*Goal*. Look through the data below. Show each line where the string "that" occurs.
= = = = =
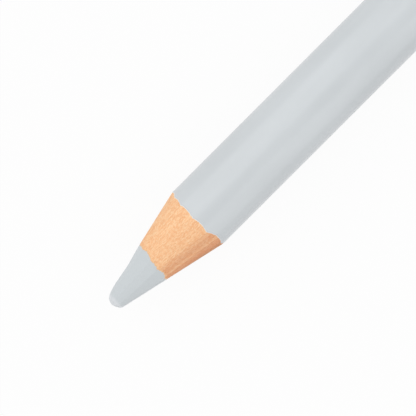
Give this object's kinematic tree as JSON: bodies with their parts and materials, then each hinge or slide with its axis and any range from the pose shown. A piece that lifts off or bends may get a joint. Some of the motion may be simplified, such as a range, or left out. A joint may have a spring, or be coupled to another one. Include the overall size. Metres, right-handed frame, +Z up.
{
  "type": "pastel pencil",
  "caption": "Round pastel pencil with a thick pale grey pastel core in a grey lacquered cedar casing, sharpened to a long cone with a worn point.",
  "frame": {"origin": "on the surface that the pencil lies on, under the middle of its length", "axes": "+X along the pencil towards the worn point, +Z up, +Y across the barrel"},
  "size_m": [0.175, 0.008, 0.008],
  "materials": {
    "pastel": "matt pressed chalk pastel, very fine grained",
    "cedar": "bare sharpened cedar, fine lengthwise grain",
    "glue": "dried white wood glue",
    "primer": "matt white filler primer",
    "grey_lacquer": "opaque pale grey pencil lacquer",
    "clear_lacquer": "satin clear varnish over the grey"
  },
  "bodies": {
    "root": {"pastel_core": "pastel", "upper_slat": "cedar", "lower_slat": "cedar", "core_glue_sleeve": "glue", "left_seam_glue": "glue", "right_seam_glue": "glue", "primer_coat": "primer", "colour_coat": "grey_lacquer", "clear_coat": "clear_lacquer"}
  },
  "joints": []
}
= = = = =
*Finished task*.
Give this object's kinematic tree as JSON: bodies with their parts and materials, then each hinge or slide with its axis and any range from the pose shown. A piece that lifts off or bends may get a joint. Some of the motion may be simplified, such as a range, or left out. A joint may have a spring, or be coupled to another one. Include the overall size. Metres, right-handed frame, +Z up.
  "frame": {"origin": "on the surface that the pencil lies on, under the middle of its length", "axes": "+X along the pencil towards the worn point, +Z up, +Y across the barrel"},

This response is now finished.